Tuesday, April 28, 2015

Searching For Jack Kerouac


Unfortunately, just like Elvis, Jack Kerouac has left the building for good.  However, there are plenty of places here in Denver that Kerouac used to hang out in with fellow Beat Generation Poet Neil Cassady. Cassady grew up in Denver, and Kerouac spent a lot of time here.  In fact, Kerouac actually bought a house in the Denver suburb of Lakewood.  Lakewood?  It boggles the mind - at least my mind, anyway. Kerouac moved his entire family there from New York, but they hated it so much, they only stayed a month. Surprise! In any case, as I have mentioned on this Blog before, one of the places Kerouac and Cassady used to hang out in was the Terminal Bar, located in what at the time was Denver's skid row.

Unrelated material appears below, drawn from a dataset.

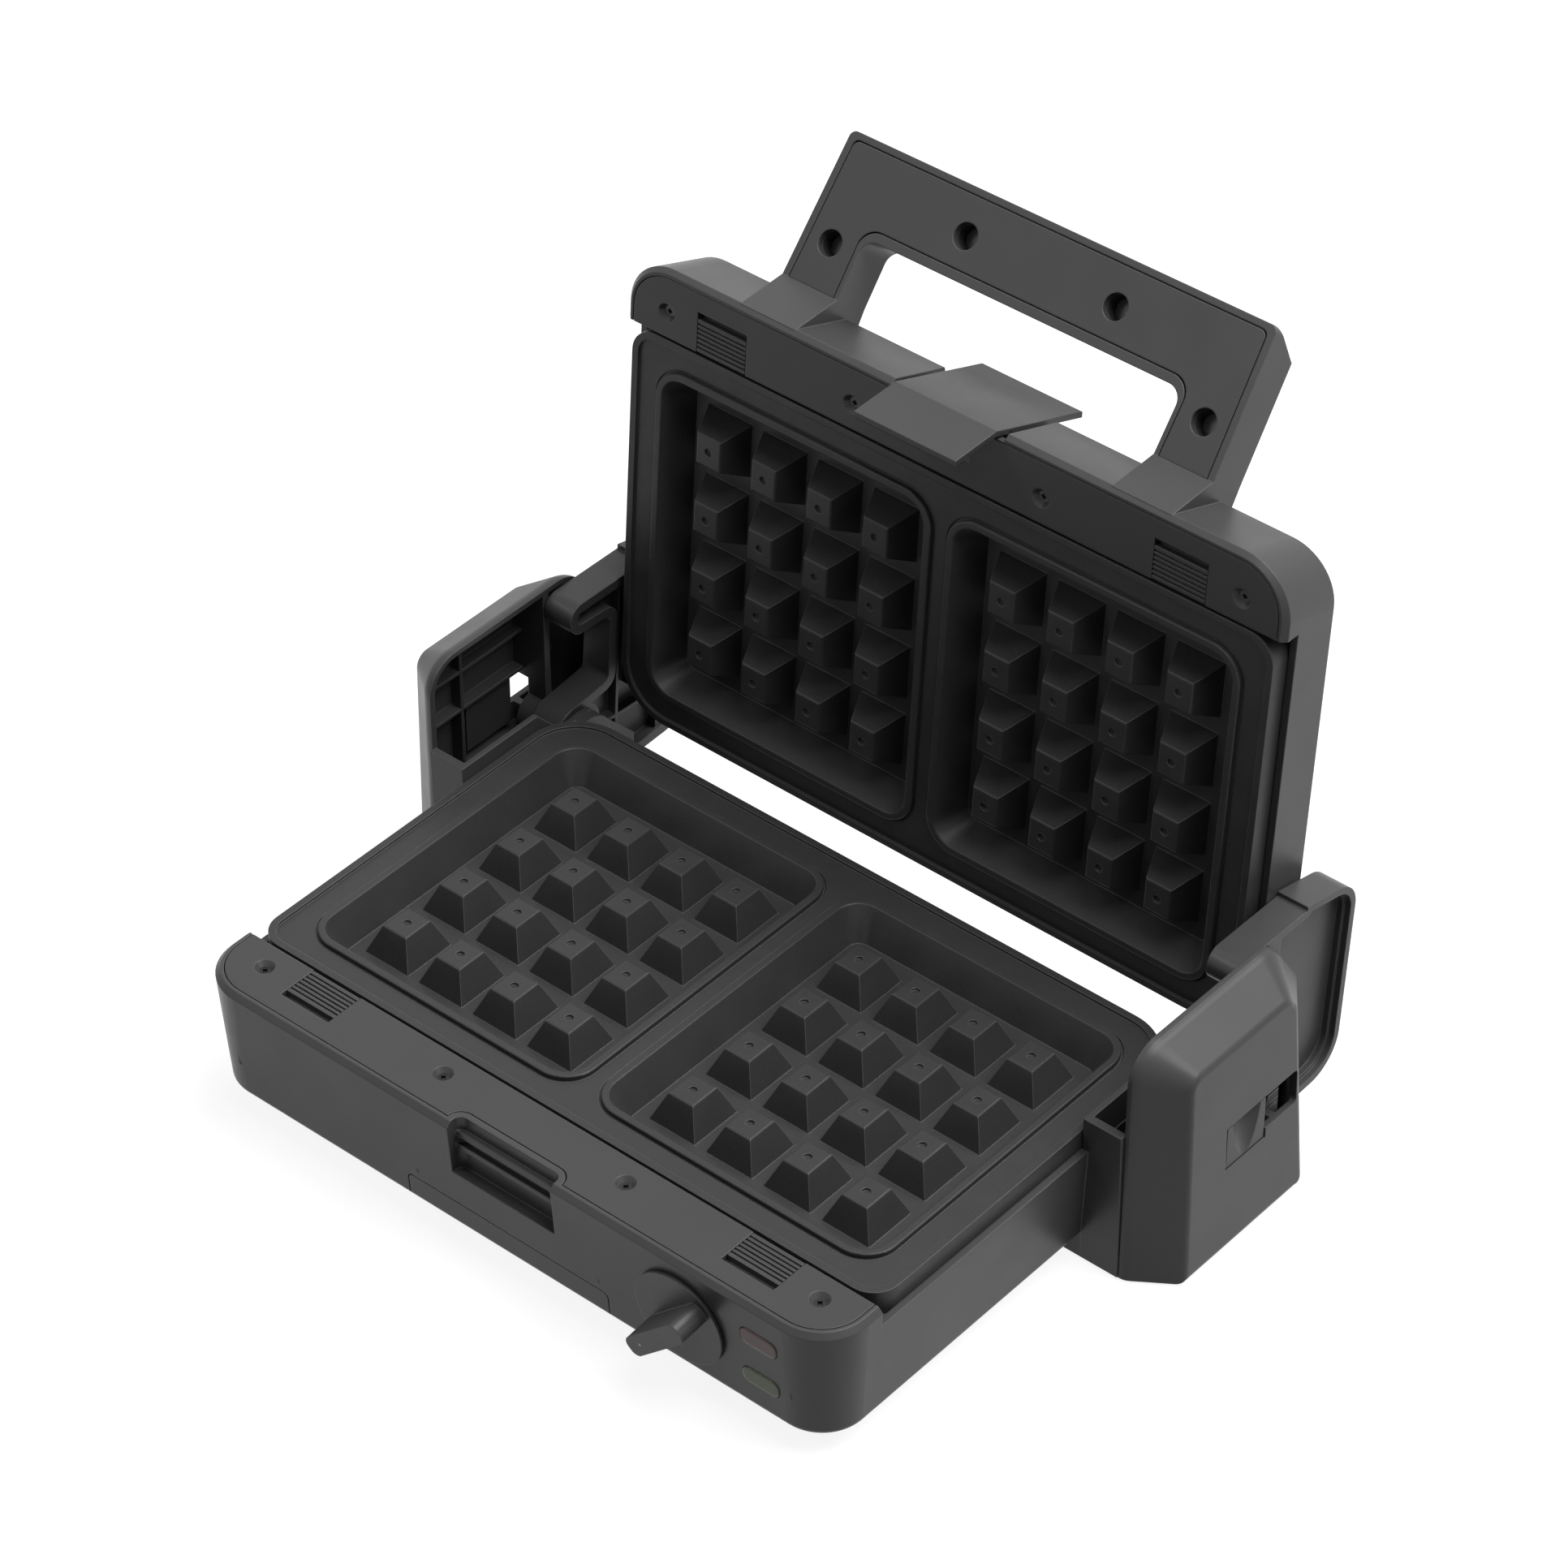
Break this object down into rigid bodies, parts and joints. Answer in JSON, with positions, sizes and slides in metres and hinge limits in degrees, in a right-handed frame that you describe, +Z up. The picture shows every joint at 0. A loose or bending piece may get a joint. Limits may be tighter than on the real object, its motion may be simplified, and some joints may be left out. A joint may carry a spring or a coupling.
{
  "type": "waffle maker",
  "caption": "Deep-fill countertop waffle maker with rectangular moulds, lift-out plates, a hinged lid with a loop handle and latch, and side hinge pillars.",
  "frame": {"origin": "on the table, under the middle of the object with its lid open", "axes": "+Z up, front with the latch notch and knob towards -Y, +X to the right seen from the front"},
  "size_m": [0.3344, 0.2956, 0.2665],
  "materials": {
    "housing": "satin",
    "strip": "satin",
    "plate": "dark non-stick coating",
    "sheet": "bright sheet",
    "element": "heat darkened",
    "steel": "dark",
    "rubber": "matte",
    "ceramic": "ceramic",
    "red_lens": "translucent",
    "green_lens": "translucent",
    "board": "circuit board",
    "knob": "satin",
    "button": "satin"
  },
  "bodies": {
    "base": {"base_housing": "housing", "base_front_strip": "strip", "bottom_cover": "housing", "lower_plate": "plate", "lower_reflector": "sheet", "lower_heating_element": "element", "pillar_cover_left": "housing", "pillar_cover_right": "housing", "hinge_pin_left": "steel", "hinge_pin_right": "steel", "rubber_feet": "rubber", "thermostat": "ceramic", "red_lens": "red_lens", "green_lens": "green_lens", "lamp_board": "board", "base_strip_screws": "steel", "cord_gland": "rubber", "terminal_block": "ceramic", "thermal_fuse_lower": "steel"},
    "lid": {"lid_housing": "housing", "lid_front_strip": "strip", "upper_plate": "plate", "upper_reflector": "sheet", "upper_heating_element": "element", "handle_cover": "strip", "handle_screws": "steel", "lid_strip_screws": "steel", "hinge_ear_left": "housing", "hinge_ear_right": "housing", "latch_pin": "steel", "thermal_fuse_upper": "steel"},
    "latch": {"latch": "strip"},
    "knob": {"knob": "knob"},
    "base_release_left": {"base_release_left": "button"},
    "base_release_right": {"base_release_right": "button"},
    "lid_release_left": {"lid_release_left": "button"},
    "lid_release_right": {"lid_release_right": "button"},
    "hinge_lock_left": {"hinge_lock_left": "button"},
    "hinge_lock_right": {"hinge_lock_right": "button"}
  },
  "joints": [
    {"name": "lid_hinge", "type": "hinge", "parent": "base", "child": "lid", "pos_m": [0, 0.05205, 0.0397], "axis": [1, 0, 0], "range_deg": [0, 94]},
    {"name": "latch_hinge", "type": "hinge", "parent": "lid", "child": "latch", "pos_m": [0, 0.08911, 0.22126], "axis": [-1, 0, 0], "range_deg": [0, 8], "stiffness_Nm_per_rad": 0.4},
    {"name": "knob_turn", "type": "hinge", "parent": "base", "child": "knob", "pos_m": [0.0747, -0.13392, 0.0327], "axis": [0, 0.9969, 0.0791], "range_deg": [0, 270]},
    {"name": "base_release_left_slide", "type": "slide", "parent": "base", "child": "base_release_left", "axis": [0, -1, 0], "range_m": [0, 0.0024], "stiffness_N_per_m": 400},
    {"name": "lid_release_left_slide", "type": "slide", "parent": "lid", "child": "lid_release_left", "axis": [0, 0.0698, 0.9976], "range_m": [0, 0.0024], "stiffness_N_per_m": 400},
    {"name": "hinge_lock_left_press", "type": "slide", "parent": "base", "child": "hinge_lock_left", "axis": [1, 0, 0], "range_m": [0, 0.002], "stiffness_N_per_m": 600},
    {"name": "base_release_right_slide", "type": "slide", "parent": "base", "child": "base_release_right", "axis": [0, -1, 0], "range_m": [0, 0.0024], "stiffness_N_per_m": 400},
    {"name": "lid_release_right_slide", "type": "slide", "parent": "lid", "child": "lid_release_right", "axis": [0, 0.0698, 0.9976], "range_m": [0, 0.0024], "stiffness_N_per_m": 400},
    {"name": "hinge_lock_right_press", "type": "slide", "parent": "base", "child": "hinge_lock_right", "axis": [-1, 0, 0], "range_m": [0, 0.002], "stiffness_N_per_m": 600}
  ]
}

These days, the Terminal Bar has been remodeled into Jax Fish House, and is located in yuppie and millennial heaven.  And just why is seafood so popular in a city a thousand miles from the sea?  I attribute it all to legalized marijuana, plain and simple.

Monday, April 27, 2015

A Soggy Anniversary


Yesterday was the 20th anniversary of Coors Field, home of the Colorado Rockies Baseball Club, but the celebration was quickly squashed when the game was postponed due to an all-day, cold soaking rain.  My friend Stuart and I attended that first game at Coors Field 20 years ago.  It was Opening Day (Opening Night, actually), and it was cold as hell.  The game lasted 14 miserable innings, until Dante Bichette ended it with a home run.  Personally, I feel they should have played yesterday's game anyway.  If the game was played last night, the miserable conditions of twenty years go would have been recreated almost exactly, giving today's fans a taste of what it was like.  And how are the Rockies doing this year, you ask?  Not half bad, although when they win it seems to be against poor or mediocre teams. When they play the better teams, they lose.  Am I the only one who notices this disturbing pattern?  Evidently.  Everyone still talks about going to the playoffs when the Rockies beat doormat teams.  Go figure.

Sunday, April 26, 2015

The Midnight Hour


"Forbear being out after midnight when the powers of evil are exalted," if I might paraphrase the advice given by Sir Hugo Baskerville to his sons, in Sir Arthur Conan Doyle's famous short story The Hound of the Baskervilles.  That has been pretty hard for me, lately, since I have been working two or three night a week until 12:15 a.m. at a part time job, in order to keep the home fires burning, not to mention the electricity on. In any case, I have not seen any hell hounds wandering the streets after I leave work, but you do meet an interesting assortment of characters working those hours.  Which I assume is what people think to themselves about me when our paths cross at that hour.  In other words, it's all good.  Still living the dream.

Saturday, April 25, 2015

Final Friday!


Yesterday evening the Denver Art Museum (The DAM) held it's Final Friday event.  It was a pretty subdued affair this month, which gave me the chance to visit the Joan Miro exhibit now on display at the museum. There were a number of guided tours of this exhibit, but none of them explained the really important questions, such as why was he named Joan?  Was it a traditional Spanish male name?  This, of course, reminds me of the story of the famous Washington Post sportswriter Shirley Povich (father of television sleaze host Maury Povich).  Shirley Povich grew up in a small town with a large Russian Jewish immigrant population,. and Shirley was a traditional male name.  There were several men named Shirley in the town, and when a girl named Shirley moved in, everyone thought that was absolutely hilarious.  But of course, with a name like Shirley, it did cause some confusion.  Povich was named to the list of Most Notable American Women one year, and the biography clearly stated that he was married to a woman and had two children.  That entry got a lot of publicity, and the next year he was dropped from the list (just like he had married a stripper or something, as Povich puts it).  I suspect Miro's experience was not nearly as colorful, but hey - what do I know?  I 'm just a kid from the South Side of Chicago.

Friday, April 24, 2015

David Von Drehle - One Of The University of Denver's Own...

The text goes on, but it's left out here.